--- begin Material provided ---
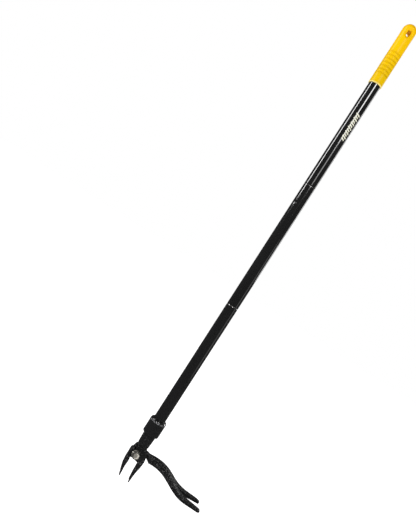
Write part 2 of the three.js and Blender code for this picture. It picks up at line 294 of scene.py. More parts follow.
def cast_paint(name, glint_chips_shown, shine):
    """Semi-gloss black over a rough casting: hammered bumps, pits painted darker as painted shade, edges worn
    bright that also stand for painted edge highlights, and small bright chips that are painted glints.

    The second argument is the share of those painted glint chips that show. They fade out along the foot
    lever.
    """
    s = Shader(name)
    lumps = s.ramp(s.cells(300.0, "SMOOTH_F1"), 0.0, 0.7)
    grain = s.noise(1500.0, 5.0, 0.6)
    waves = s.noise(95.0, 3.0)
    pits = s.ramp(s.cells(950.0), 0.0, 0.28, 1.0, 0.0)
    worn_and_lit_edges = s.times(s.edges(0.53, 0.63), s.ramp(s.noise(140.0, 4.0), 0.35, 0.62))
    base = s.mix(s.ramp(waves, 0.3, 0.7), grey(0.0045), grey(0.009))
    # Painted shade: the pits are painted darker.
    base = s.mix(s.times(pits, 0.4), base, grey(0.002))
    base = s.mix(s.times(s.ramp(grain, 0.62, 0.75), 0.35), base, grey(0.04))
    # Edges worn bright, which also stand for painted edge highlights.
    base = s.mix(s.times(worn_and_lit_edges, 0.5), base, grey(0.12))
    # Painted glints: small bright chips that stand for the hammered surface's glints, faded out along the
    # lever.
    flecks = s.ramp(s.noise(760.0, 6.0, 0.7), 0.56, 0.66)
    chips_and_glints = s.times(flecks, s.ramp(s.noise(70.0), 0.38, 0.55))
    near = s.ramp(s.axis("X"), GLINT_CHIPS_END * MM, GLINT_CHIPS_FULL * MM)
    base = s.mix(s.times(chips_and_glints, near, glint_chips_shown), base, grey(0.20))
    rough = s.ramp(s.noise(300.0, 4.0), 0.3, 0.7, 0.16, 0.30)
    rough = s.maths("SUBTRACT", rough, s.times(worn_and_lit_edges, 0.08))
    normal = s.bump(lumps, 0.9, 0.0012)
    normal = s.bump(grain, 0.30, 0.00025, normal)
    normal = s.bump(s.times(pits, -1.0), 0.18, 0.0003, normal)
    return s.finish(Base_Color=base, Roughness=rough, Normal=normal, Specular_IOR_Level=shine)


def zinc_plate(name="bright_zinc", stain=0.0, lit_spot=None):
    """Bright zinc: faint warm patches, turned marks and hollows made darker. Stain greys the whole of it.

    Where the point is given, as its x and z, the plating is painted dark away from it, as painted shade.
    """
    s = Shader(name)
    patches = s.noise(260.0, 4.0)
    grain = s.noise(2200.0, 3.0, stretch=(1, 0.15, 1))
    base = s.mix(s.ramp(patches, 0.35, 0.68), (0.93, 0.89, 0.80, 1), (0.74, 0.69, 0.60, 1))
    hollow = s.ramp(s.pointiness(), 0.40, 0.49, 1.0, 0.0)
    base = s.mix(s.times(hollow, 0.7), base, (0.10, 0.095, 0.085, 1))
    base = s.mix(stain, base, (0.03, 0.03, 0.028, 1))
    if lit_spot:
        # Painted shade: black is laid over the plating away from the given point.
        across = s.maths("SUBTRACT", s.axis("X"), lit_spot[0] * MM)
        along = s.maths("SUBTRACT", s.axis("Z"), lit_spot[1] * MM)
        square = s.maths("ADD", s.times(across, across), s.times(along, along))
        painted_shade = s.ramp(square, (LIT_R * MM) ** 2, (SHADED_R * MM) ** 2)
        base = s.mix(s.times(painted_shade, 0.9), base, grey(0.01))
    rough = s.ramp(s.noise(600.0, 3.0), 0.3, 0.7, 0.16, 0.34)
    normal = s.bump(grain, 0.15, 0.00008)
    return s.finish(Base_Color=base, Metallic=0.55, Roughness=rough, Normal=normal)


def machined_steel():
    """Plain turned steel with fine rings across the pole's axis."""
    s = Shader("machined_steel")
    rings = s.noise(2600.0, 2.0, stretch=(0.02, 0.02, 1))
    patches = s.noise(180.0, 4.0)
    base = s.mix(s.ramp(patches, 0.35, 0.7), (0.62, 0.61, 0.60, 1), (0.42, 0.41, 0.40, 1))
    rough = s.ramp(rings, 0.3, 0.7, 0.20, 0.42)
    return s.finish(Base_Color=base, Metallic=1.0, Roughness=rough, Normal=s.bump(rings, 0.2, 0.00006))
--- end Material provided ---
> **What the exercise asks**
Write out the full listing exactly as given.

> **Output for this exercise**
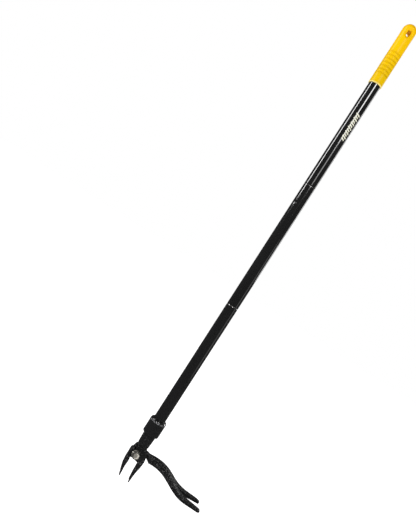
Write part 2 of the three.js and Blender code for this picture. It picks up at line 294 of scene.py. More parts follow.
def cast_paint(name, glint_chips_shown, shine):
    """Semi-gloss black over a rough casting: hammered bumps, pits painted darker as painted shade, edges worn
    bright that also stand for painted edge highlights, and small bright chips that are painted glints.

    The second argument is the share of those painted glint chips that show. They fade out along the foot
    lever.
    """
    s = Shader(name)
    lumps = s.ramp(s.cells(300.0, "SMOOTH_F1"), 0.0, 0.7)
    grain = s.noise(1500.0, 5.0, 0.6)
    waves = s.noise(95.0, 3.0)
    pits = s.ramp(s.cells(950.0), 0.0, 0.28, 1.0, 0.0)
    worn_and_lit_edges = s.times(s.edges(0.53, 0.63), s.ramp(s.noise(140.0, 4.0), 0.35, 0.62))
    base = s.mix(s.ramp(waves, 0.3, 0.7), grey(0.0045), grey(0.009))
    # Painted shade: the pits are painted darker.
    base = s.mix(s.times(pits, 0.4), base, grey(0.002))
    base = s.mix(s.times(s.ramp(grain, 0.62, 0.75), 0.35), base, grey(0.04))
    # Edges worn bright, which also stand for painted edge highlights.
    base = s.mix(s.times(worn_and_lit_edges, 0.5), base, grey(0.12))
    # Painted glints: small bright chips that stand for the hammered surface's glints, faded out along the
    # lever.
    flecks = s.ramp(s.noise(760.0, 6.0, 0.7), 0.56, 0.66)
    chips_and_glints = s.times(flecks, s.ramp(s.noise(70.0), 0.38, 0.55))
    near = s.ramp(s.axis("X"), GLINT_CHIPS_END * MM, GLINT_CHIPS_FULL * MM)
    base = s.mix(s.times(chips_and_glints, near, glint_chips_shown), base, grey(0.20))
    rough = s.ramp(s.noise(300.0, 4.0), 0.3, 0.7, 0.16, 0.30)
    rough = s.maths("SUBTRACT", rough, s.times(worn_and_lit_edges, 0.08))
    normal = s.bump(lumps, 0.9, 0.0012)
    normal = s.bump(grain, 0.30, 0.00025, normal)
    normal = s.bump(s.times(pits, -1.0), 0.18, 0.0003, normal)
    return s.finish(Base_Color=base, Roughness=rough, Normal=normal, Specular_IOR_Level=shine)


def zinc_plate(name="bright_zinc", stain=0.0, lit_spot=None):
    """Bright zinc: faint warm patches, turned marks and hollows made darker. Stain greys the whole of it.

    Where the point is given, as its x and z, the plating is painted dark away from it, as painted shade.
    """
    s = Shader(name)
    patches = s.noise(260.0, 4.0)
    grain = s.noise(2200.0, 3.0, stretch=(1, 0.15, 1))
    base = s.mix(s.ramp(patches, 0.35, 0.68), (0.93, 0.89, 0.80, 1), (0.74, 0.69, 0.60, 1))
    hollow = s.ramp(s.pointiness(), 0.40, 0.49, 1.0, 0.0)
    base = s.mix(s.times(hollow, 0.7), base, (0.10, 0.095, 0.085, 1))
    base = s.mix(stain, base, (0.03, 0.03, 0.028, 1))
    if lit_spot:
        # Painted shade: black is laid over the plating away from the given point.
        across = s.maths("SUBTRACT", s.axis("X"), lit_spot[0] * MM)
        along = s.maths("SUBTRACT", s.axis("Z"), lit_spot[1] * MM)
        square = s.maths("ADD", s.times(across, across), s.times(along, along))
        painted_shade = s.ramp(square, (LIT_R * MM) ** 2, (SHADED_R * MM) ** 2)
        base = s.mix(s.times(painted_shade, 0.9), base, grey(0.01))
    rough = s.ramp(s.noise(600.0, 3.0), 0.3, 0.7, 0.16, 0.34)
    normal = s.bump(grain, 0.15, 0.00008)
    return s.finish(Base_Color=base, Metallic=0.55, Roughness=rough, Normal=normal)


def machined_steel():
    """Plain turned steel with fine rings across the pole's axis."""
    s = Shader("machined_steel")
    rings = s.noise(2600.0, 2.0, stretch=(0.02, 0.02, 1))
    patches = s.noise(180.0, 4.0)
    base = s.mix(s.ramp(patches, 0.35, 0.7), (0.62, 0.61, 0.60, 1), (0.42, 0.41, 0.40, 1))
    rough = s.ramp(rings, 0.3, 0.7, 0.20, 0.42)
    return s.finish(Base_Color=base, Metallic=1.0, Roughness=rough, Normal=s.bump(rings, 0.2, 0.00006))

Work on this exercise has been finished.